Kinetic studies of excited singlet oxygen atom O( 1 D) reactions with ethanol

The multichannel reaction of excited singlet oxygen atom with ethanol, O( 1 D) + C 2 H 5 OH (1), was studied in a photolysis flow reactor coupled with mid‐infrared Faraday rotation spectroscopy (FRS) and UV‐IR direct absorption spectroscopy (DAS) at 297 K with reactor pressures of 60, 120, and 150 Torr (bath He). The excited singlet oxygen atom was generated through the photolysis of O 3 at 266 nm.
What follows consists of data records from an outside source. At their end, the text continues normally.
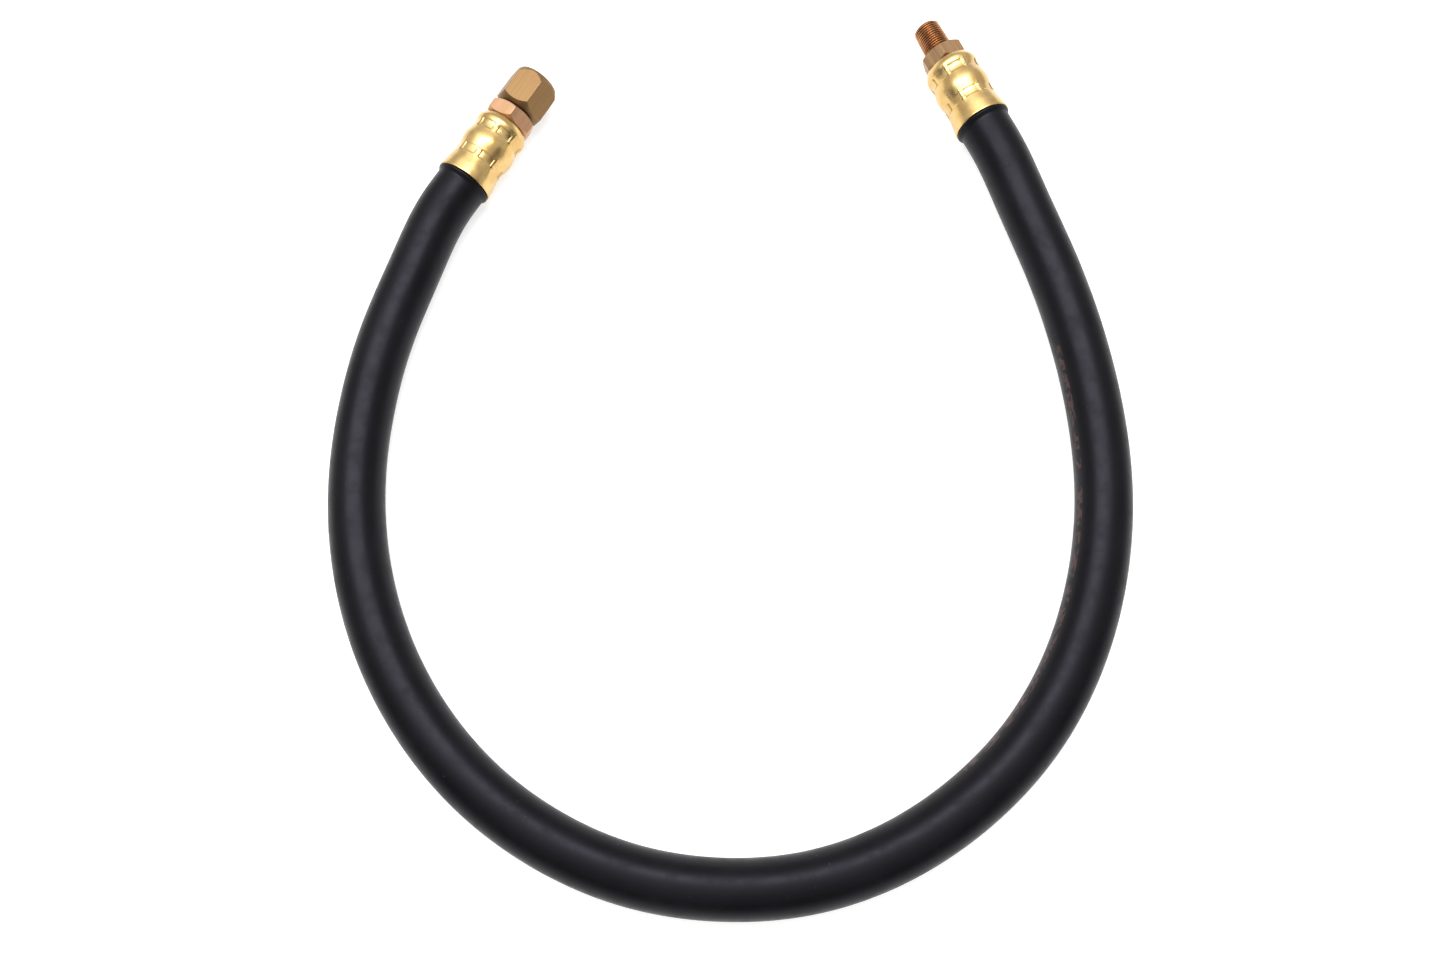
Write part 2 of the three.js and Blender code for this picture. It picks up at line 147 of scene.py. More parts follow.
def make_camera():
    """Looks down steeply at the U from beyond the bend, with a slight roll."""
    data = bpy.data.cameras.new("camera")
    data.lens = CAMERA_LENS
    data.sensor_width = 36
    data.clip_start = 0.01
    camera = bpy.data.objects.new("camera", data)
    bpy.context.scene.collection.objects.link(camera)
    back = Vector((0, -math.cos(CAMERA_ELEVATION), math.sin(CAMERA_ELEVATION)))
    tilt = Matrix.Rotation(math.pi / 2 - CAMERA_ELEVATION, 4, "X")
    roll = Matrix.Rotation(CAMERA_ROLL, 4, "Z")
    camera.matrix_world = Matrix.Translation(CAMERA_TARGET + back * CAMERA_DISTANCE) @ tilt @ roll
    bpy.context.scene.camera = camera


make_camera()

# ---- Mesh making --------------------------------------------------------------------------


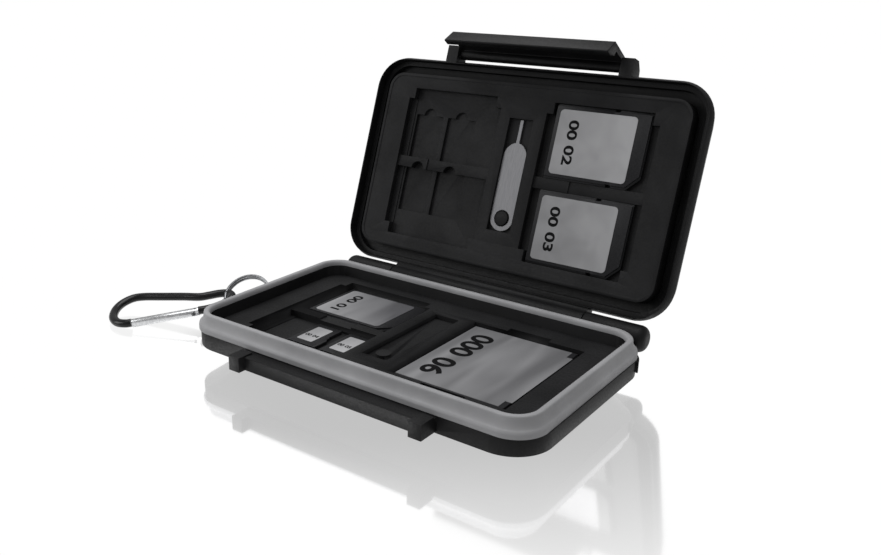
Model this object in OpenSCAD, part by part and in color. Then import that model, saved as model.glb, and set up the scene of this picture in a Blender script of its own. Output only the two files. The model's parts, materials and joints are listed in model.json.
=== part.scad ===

The photon flux and O( 1 D) concentrations were determined by in situ actinometry based on O 3 depletion. Temporal profiles of OH and H 2 O were monitored via DAS signals at ca. 3568.62 and 3568.29 cm −1 , while temporal profiles of HO 2 were measured via FRS signals at ca. 1396.90 cm −1 . The branching ratios of the target reaction (1) were determined by fitting temporal profiles to simulations from an in‐house reaction mechanism. Two major reaction channels were identified as CH 3 CHOH + OH and CH 3 O + CH 2 OH, and their branching ratios were determined as 0.46 ± 0.12 and 0.42 ± 0.11, respectively. A specific HO 2 + RO 2 reaction between HO 2 and O 2 CH 2 CH 2 OH (β‐RO 2 ) at the low‐temperature range is estimated in this work as HO 2 + O 2 CH 2 CH 2 OH ⟶ products with a rate constant of 7 × 10 −12 cm 3 molecule −1 s −1 .